There is seeing someone, and then there is really seeing someone.  Rashbam points out a deep understanding about how we often look at people or the world.  We often look at the world – situations, moments, and people – and make assumptions. 

Given how fast-paced the world is, sometimes we do not truly see the moment or even see the person fully.  We see an idea of what we think we should be seeing.

We know this from science.  Our eyes don’t actually see everything in our field of vision.  The way that we actually see things is by seeing part of things, especially our lateral – side vision, and then our brain sort of fills in the details based on assumptions and experience.  Often when we are looking at something quickly, our brain makes a whole series of hypotheses about what it is.  Thankfully, most of the time, our brain gets it right, but sometimes those assumptions are wrong.

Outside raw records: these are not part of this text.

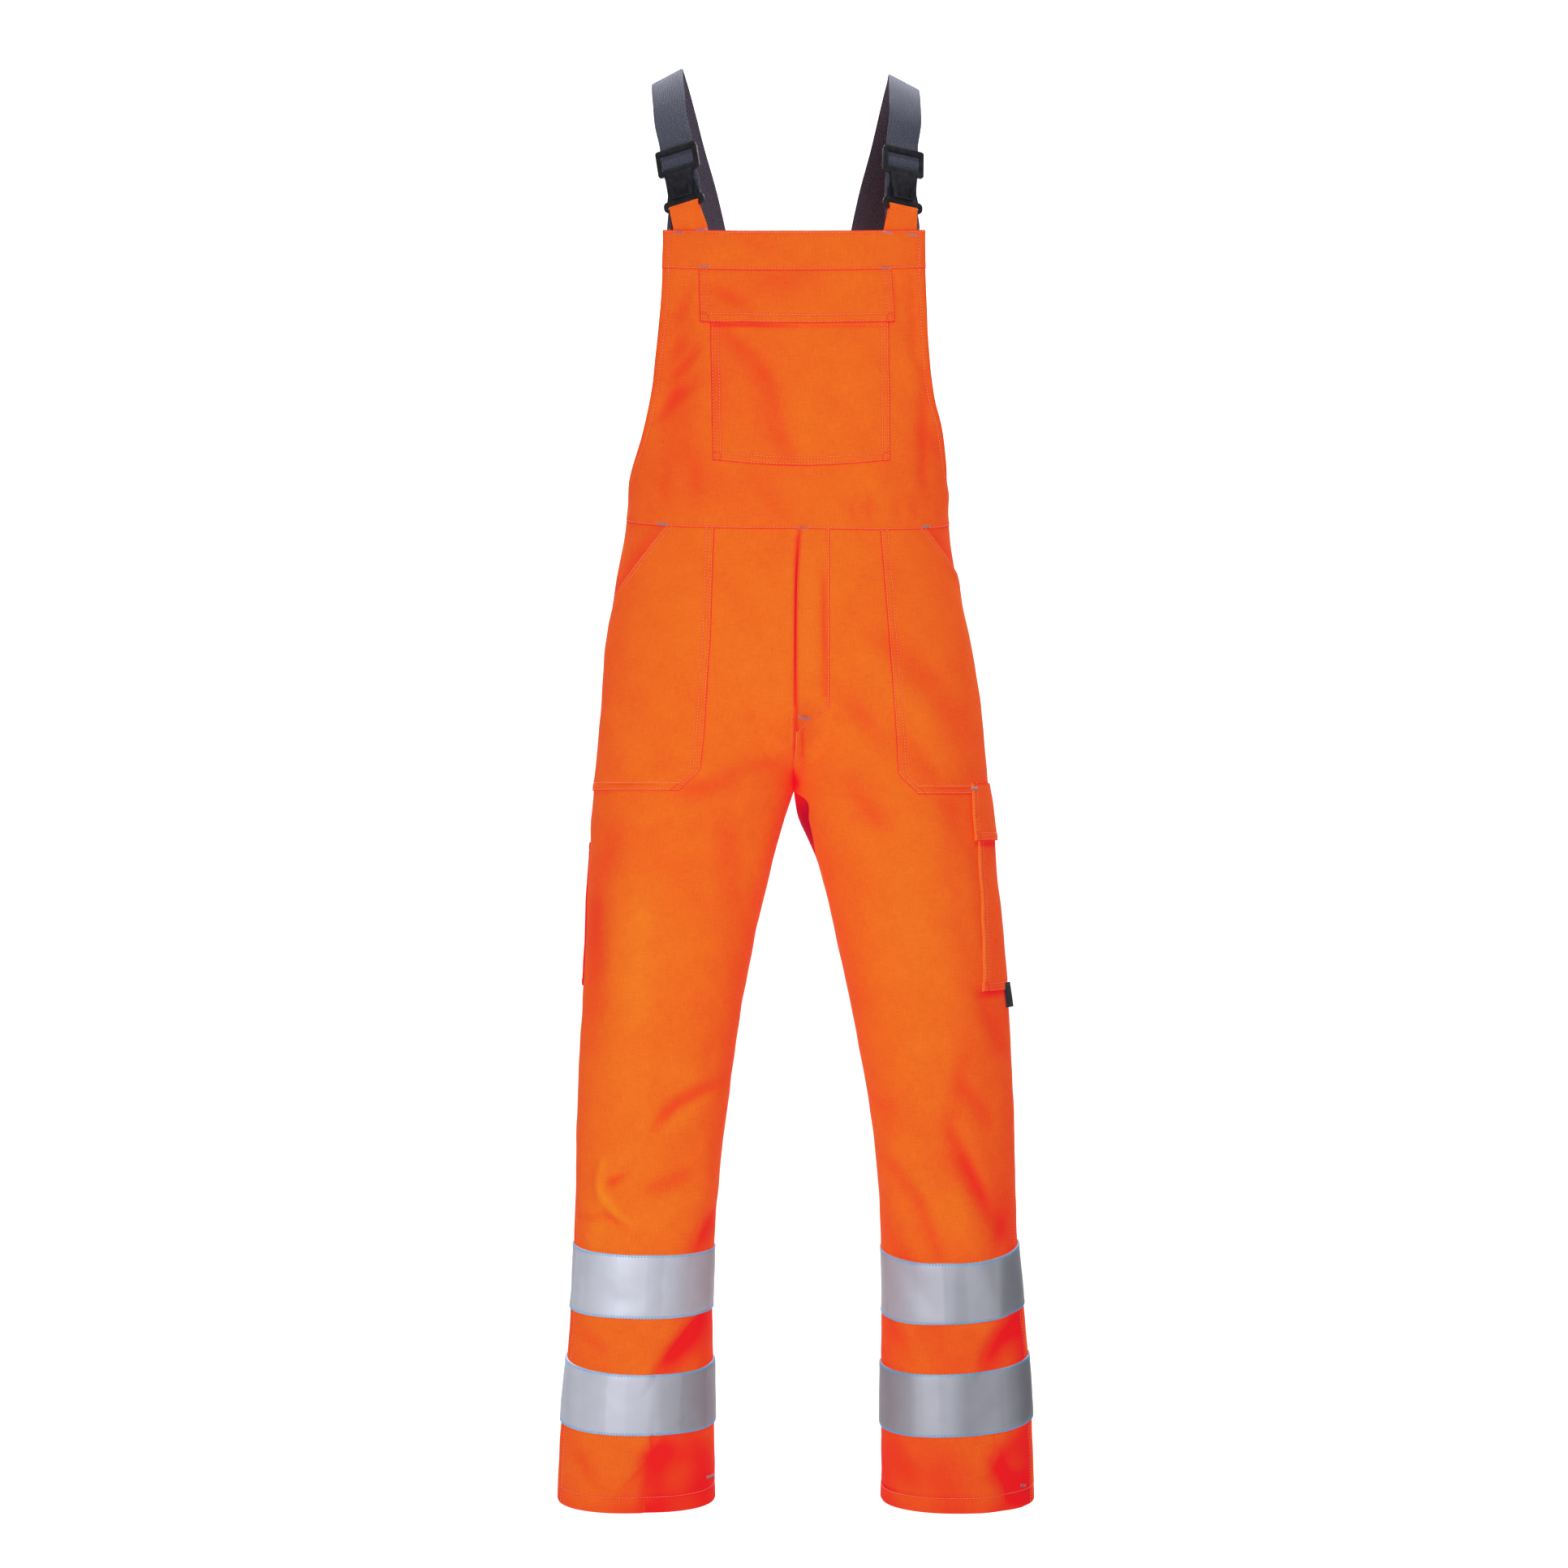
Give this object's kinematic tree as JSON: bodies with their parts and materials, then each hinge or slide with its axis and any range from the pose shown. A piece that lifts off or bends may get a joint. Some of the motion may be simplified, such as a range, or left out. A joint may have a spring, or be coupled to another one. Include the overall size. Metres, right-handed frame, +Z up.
{
  "type": "bib overalls",
  "caption": "Worn bib overalls in orange high-visibility twill, with elastic webbing straps and clip buckles, patch pockets, a fly and reflective tapes round both legs.",
  "frame": {"origin": "midway between the two shoulder straps, at the height where their undersides rest on the wearer's shoulders", "axes": "+Z up along the standing wearer, -Y out of the front of the bib, +X towards the wearer's left side"},
  "size_m": [0.5285, 0.2651, 1.5897],
  "materials": {
    "twill": "matt fine twill, fluorescent orange",
    "reflective_tape": "silver-grey retroreflective cloth tape",
    "webbing": "dark grey elastic webbing with light flecks",
    "plastic": "satin black moulded plastic",
    "label": "plain dark woven tab, no lettering"
  },
  "bodies": {
    "root": {"front_leg_right": "twill", "front_leg_left": "twill", "back_leg_right": "twill", "back_leg_left": "twill", "bib_front": "twill", "bib_band": "twill", "bib_pocket": "twill", "bib_pocket_flap": "twill", "back_panel": "twill", "back_band": "twill", "hip_pocket_right": "twill", "hip_pocket_left": "twill", "fly": "twill", "thigh_pocket": "twill", "thigh_flap": "twill", "rule_pocket": "twill", "strap_tab_right": "twill", "strap_tab_left": "twill", "label_tab": "label", "tape_upper_right": "reflective_tape", "tape_upper_left": "reflective_tape", "tape_lower_right": "reflective_tape", "tape_lower_left": "reflective_tape", "strap_right": "webbing", "strap_left": "webbing", "buckle_right": "plastic", "buckle_left": "plastic", "loop_right": "plastic", "loop_left": "plastic"}
  },
  "joints": []
}
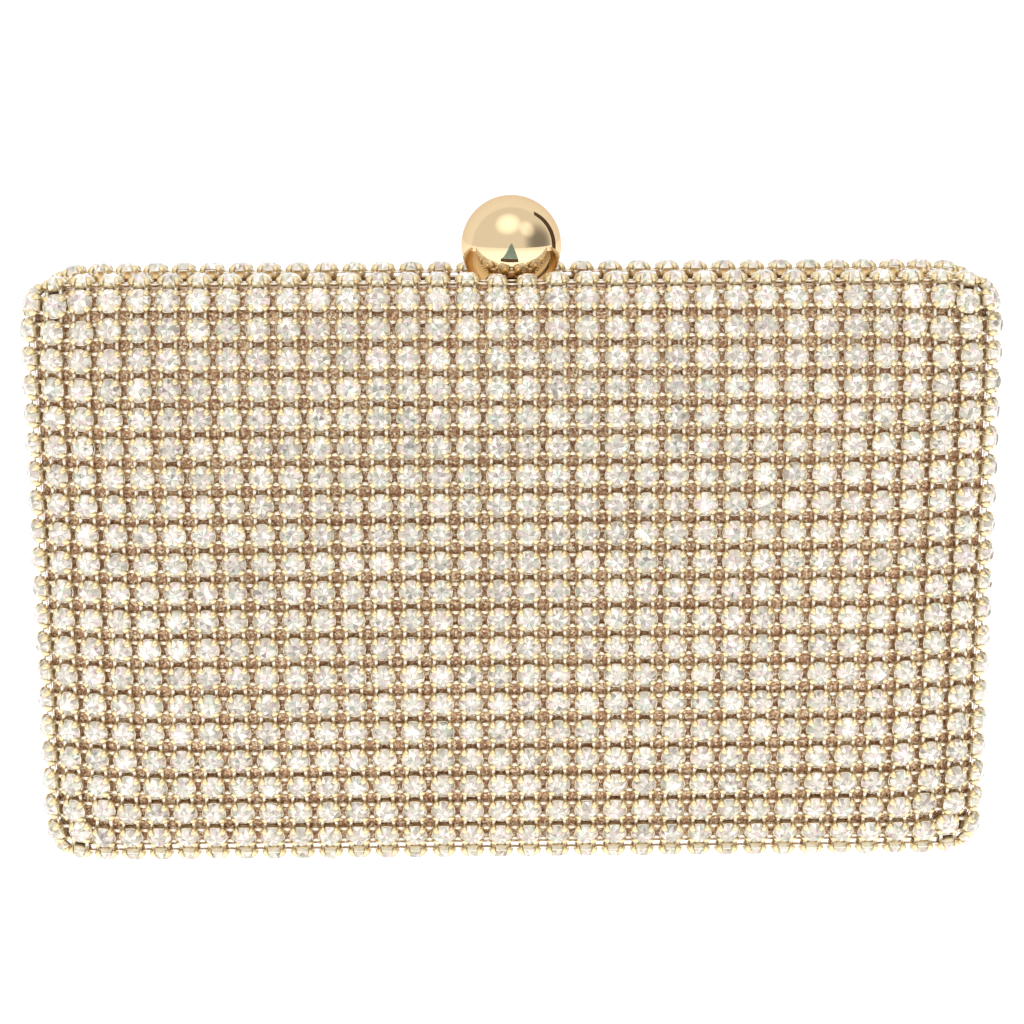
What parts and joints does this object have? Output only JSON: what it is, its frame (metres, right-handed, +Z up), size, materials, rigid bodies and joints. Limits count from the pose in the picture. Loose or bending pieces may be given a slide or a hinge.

Our tradition asks us to stop to really see people, not simply our assumptions about who they are.  This is not easy.  It is time-consuming and challenging, but it is our responsibility.

Returning to Jacob, according to the Midrash, when Joseph’s sons, Ephraim and Menassah, realized that their grandfather is having trouble recognizing them, they affirm who they are by reciting Sh’ma: “Sh’ma Yisrael, Adonai Eloheinu, Adonai Ehad – Saba, Grandpa, Listen Adonai is also our God, Adonai is one.

I interpret the grandsons saying something like this in the Midrash:  “We may dress differently from you living here in Egypt, and you may not have recognized us in this moment, but we are your grandsons, we believe in the same Eternal One, in the same God as you do, as your father did, and as your grandfather, Abraham, did.  We are your grandsons.” 

The Midrash has Ephraim and Menasseh state that they want to be seen and that they are part of the same legacy.

*    *    *

Where does bullying come from? 

Often from not seeing a person, from not really understanding him or her or where she or he is coming from. 
We have all experienced this.  Sitting with someone in a meeting or a conversation and suddenly it feels like their words do not take us and our faces into account.  Sometimes we might not really see someone, but simply react to their words because it triggers something in us. 

The rabbis teach us that when one insults another person and causes halvanat panim, literally the whitening of the face, causing someone to become pale or blush, embarrassing them so much that their skin color changes, that is akin to murder. 

Our words are not only words, they can be destructive and have an impact on how someone understands him or herself and experiences the world.

Harmful, negative words can be internalized, marginalizing, and even, God forbid, leading a person to take their life, as we have seen this year. 

How do we as a community combat this type of bullying and behavior? 

Judaism teaches us that words have significance; they are not just words.  Words do harm.

As the book of Proverbs states, “Hamavet v’hahayyim b’yad halashon – death and life are the hand of the tongue.” (Proverbs 18:21)

We need to be rodfei shalom, pursuers of peace.  We need to go out of our way for the sake of peace.  “If we see an act of bullying, then we must stand up and even speak out against it, even if that comes at some personal risk.  To victims of such words, we must be willing to somekh noflim, to lift up the fallen and comfort them and reach out to those in need.”  (Rabbi Joel Grishaver)

We need to be sure that our homes, our schools, our shuls, our communities are filled with positive behavior.  We need to be sure that people who speak hatefully and especially those who bully others cannot gain an audience, which is often what they are seeking. 

To stop these words, sometimes it means standing up in a more public way against hurtful words, against destructive language that can sometimes take place in front of others. 

We must try to create communities where we truly see each others’ faces as the Rashbam teaches us.  As a people, Jews have often been the victims of bullying and ostracizing.  It is our responsibility to protest this type of behavior whether its victims are groups or individuals.

Then, and only then, will we truly build a world where we can see each other’s faces.

Shabbat Shalom.

This post was originally a sermon delivered by Rabbi David Lerner on December 18, 2010.